> What is asked: Return only the lines from the top of the material through the line marked by "egg = egg_sdf((0, -128.2", unaltered.

> Stored data:
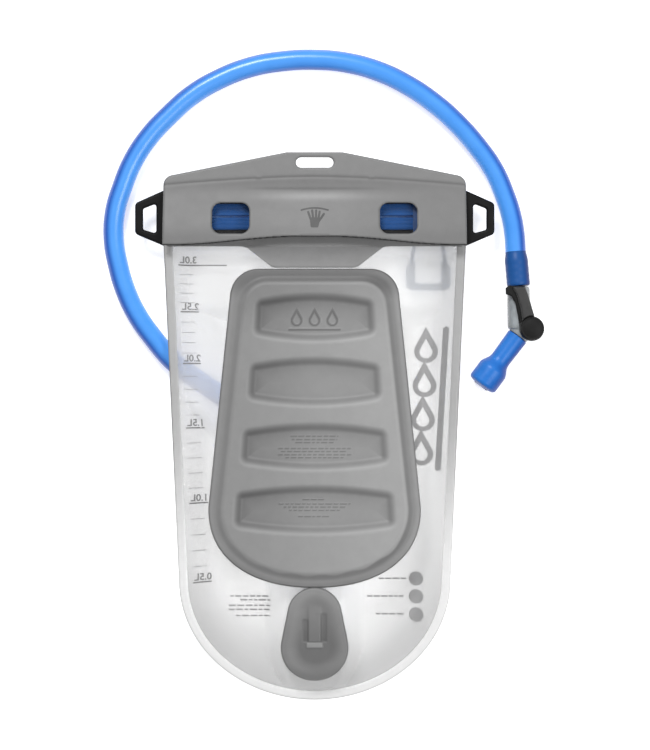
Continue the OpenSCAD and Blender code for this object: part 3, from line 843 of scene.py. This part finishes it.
def recess_shade(x, inside, up):
    """Shade of a recess floor: most along its edges, fading out over the floor."""
    upper_side = 0.30 * (1 - up) * bell(inside / 9.5)
    lower_side = 0.36 * up * bell((inside - 1.5) / 3.5)
    return 0.14 + upper_side + lower_side + 0.12 * smooth(np.abs(x) / 40)


def face_tone(x, y):
    """The raised face: brighter towards the right, a little darker at the top."""
    return 0.74 + 0.18 * np.clip(x / 45, -1, 1) - 0.28 * smooth((y - 55) / 45)


def rim_tone(x, y, d):
    """The sloped rim round the face: dark at the top, brighter along the right outer edge."""
    right = smooth((x - 25) / 25)
    top = smooth((y - 84) / 14)
    foot = smooth((-75 - y) / 20)
    t = 0.40 + 0.26 * right * smooth((6.5 - d) / 4) - 0.10 * right - 0.34 * top
    return t + 0.10 * bell((d - 2.0) / 1.4) * (1 - 0.5 * top) * (1 - 2 * foot)


def facing_up(x, y, shapes):
    """1 where the nearest recess edge is its lower one, which looks towards the top of the bag."""
    step = 0.4
    d = np.minimum.reduce([shape(x, y) for shape in shapes])
    above = np.minimum.reduce([shape(x, y + step) for shape in shapes])
    return np.clip((d - above) / step, 0, 1)


# ---- port pad

def make_pad():
    """Egg-shaped pad with a dish, and in it a column between two slots that ends in a bright ledge."""
    lift = 1.5
    egg = egg_sdf((0, -128.2 + lift), 18.4, (0, -150.3 + lift), 22.8)

    def features(x, y, d):
        y = y - lift
        dish = smooth((d - 3.5) / 9.5)
        column = smooth((4.9 - np.abs(x)) / 1.2) * smooth((y + 147.0) / 0.8) * smooth((-119 - y) / 14)
        slot_top = np.where(x > 0, -126.5, -130.5)
        slot = smooth((8.8 - np.abs(x)) / 1.4) * smooth((y + 147) / 1.0) * smooth((slot_top - y) / 2)
        ledge = smooth((5.8 - np.abs(x)) / 0.8) * smooth((y + 151.2) / 1.4) * smooth((-146.6 - y) / 0.6)
        return dish, column, slot * (1 - column), ledge

    def top(x, y, d):
        dish, column, slot, ledge = features(x, y, d)
        h = 3.6 - round_edge(d, 1.4) - 1.8 * dish + 0.7 * column - 0.5 * slot + 0.7 * ledge
        return back_z(x, y) + np.maximum(h, 0.5)

    def tone(x, y, d):
        dish, column, slot, ledge = features(x, y, d)
        t = 0.46 + 0.24 * smooth((y + 145) / 34) - 0.22 * dish - 0.06 * dish * smooth((-130 - y) / 20)
        return t + 0.06 * column - 0.14 * slot + 0.55 * ledge - 0.25 * bell(d / 0.7)

    slab("port_pad", egg, (-23, -174, 23, -109), 0.5, top,
         lambda x, y, d: back_z(x, y) + 0.1, "bag", "pad", "panel_grey", 60, tone, node="port_baffle")


def egg_sdf(a, ra, b, rb):
    """Hull of two circles one above the other."""
    tilt = math.degrees(math.asin((rb - ra) / (a[1] - b[1])))
    return poly_sdf(arc(*a, ra, tilt, 180 - tilt, 32) + arc(*b, rb, 180 - tilt, 360 + tilt, 40))


# ---- hanger flap and its backing

FLAP_T = 1.6
FLAP_RISE = 8.4
FLAP_RISE_Y = 166.0
FLAP_RISE_L = 40.0
CREASE_Y = 160.4
WINDOW_X = 56.8


def flap_low_y(x):
    """Height of the sleeve's lower edge, which arches up in the middle."""
    return 122.7 + 5.8 * (1 - smooth((np.abs(x) - 10) / 85))


def flap_z(y):
    """Inner face of the flap, which rises from the header to pass over the zip."""
    return SEAM_Z + FILM_T + 0.2 + FLAP_RISE * smooth((FLAP_RISE_Y - y) / FLAP_RISE_L)


def flap_outline():
    """Sleeve with its arched lower edge, and the header above it with a peak for the slot."""
    low = [(x, float(flap_low_y(x))) for x in np.linspace(-TOP_HALF_W, TOP_HALF_W, 49)]
    shoulder = arc(95.8, 163.5, 7, 0, 75, 7)
    return low + shoulder + [(19, TOP_Y), (-19, TOP_Y)] + [(-x, y) for x, y in reversed(shoulder)]


def window(x):
    """One of the two openings that show the zip."""
    return rectangle(x - 12.6, 130.15, x + 12.6, 151.45, 6)


def seam_y(x):
    """Height of the welded seam along the top of the sleeve."""
    return 169.7 - 5.7 * (np.abs(x) / 102) ** 1.6


def flap_shape(x, y):
    """Rise of the sleeve's outer face: a soft bulge, a crease above it and the welded seam."""
    broken = smooth((np.abs(np.abs(x) - 38) - 1.0) / 1.5)
    seam = bell((y - seam_y(x)) / 0.9) * broken
    crease = bell((y - CREASE_Y) / 1.1) * smooth((52 - np.abs(x)) / 24)
    along = np.cos(np.clip(x / 104, -1, 1) * math.pi / 2)
    bulge = along * smooth((164 - y) / 30) * smooth((y - 112) / 44)
    return bulge - 0.45 * seam - 0.3 * crease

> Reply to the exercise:
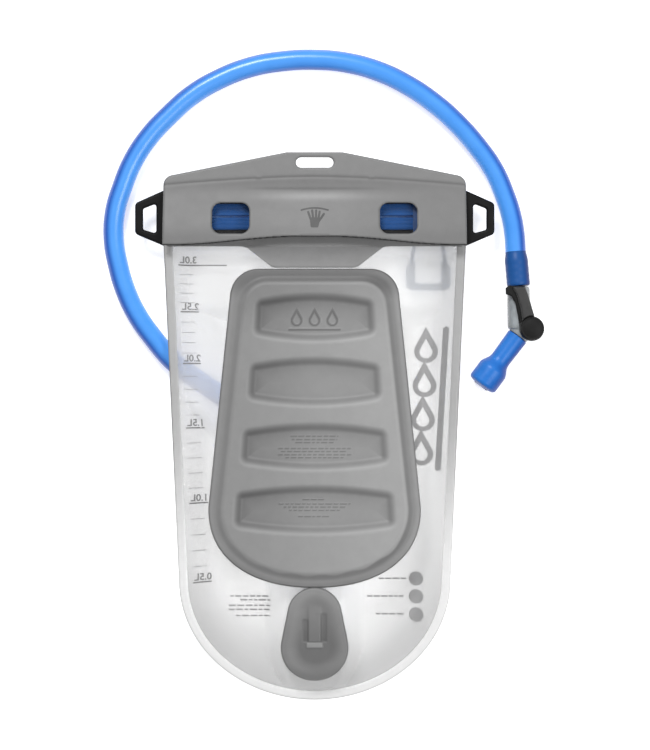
Continue the OpenSCAD and Blender code for this object: part 3, from line 843 of scene.py. This part finishes it.
def recess_shade(x, inside, up):
    """Shade of a recess floor: most along its edges, fading out over the floor."""
    upper_side = 0.30 * (1 - up) * bell(inside / 9.5)
    lower_side = 0.36 * up * bell((inside - 1.5) / 3.5)
    return 0.14 + upper_side + lower_side + 0.12 * smooth(np.abs(x) / 40)


def face_tone(x, y):
    """The raised face: brighter towards the right, a little darker at the top."""
    return 0.74 + 0.18 * np.clip(x / 45, -1, 1) - 0.28 * smooth((y - 55) / 45)


def rim_tone(x, y, d):
    """The sloped rim round the face: dark at the top, brighter along the right outer edge."""
    right = smooth((x - 25) / 25)
    top = smooth((y - 84) / 14)
    foot = smooth((-75 - y) / 20)
    t = 0.40 + 0.26 * right * smooth((6.5 - d) / 4) - 0.10 * right - 0.34 * top
    return t + 0.10 * bell((d - 2.0) / 1.4) * (1 - 0.5 * top) * (1 - 2 * foot)


def facing_up(x, y, shapes):
    """1 where the nearest recess edge is its lower one, which looks towards the top of the bag."""
    step = 0.4
    d = np.minimum.reduce([shape(x, y) for shape in shapes])
    above = np.minimum.reduce([shape(x, y + step) for shape in shapes])
    return np.clip((d - above) / step, 0, 1)


# ---- port pad

def make_pad():
    """Egg-shaped pad with a dish, and in it a column between two slots that ends in a bright ledge."""
    lift = 1.5
    egg = egg_sdf((0, -128.2 + lift), 18.4, (0, -150.3 + lift), 22.8)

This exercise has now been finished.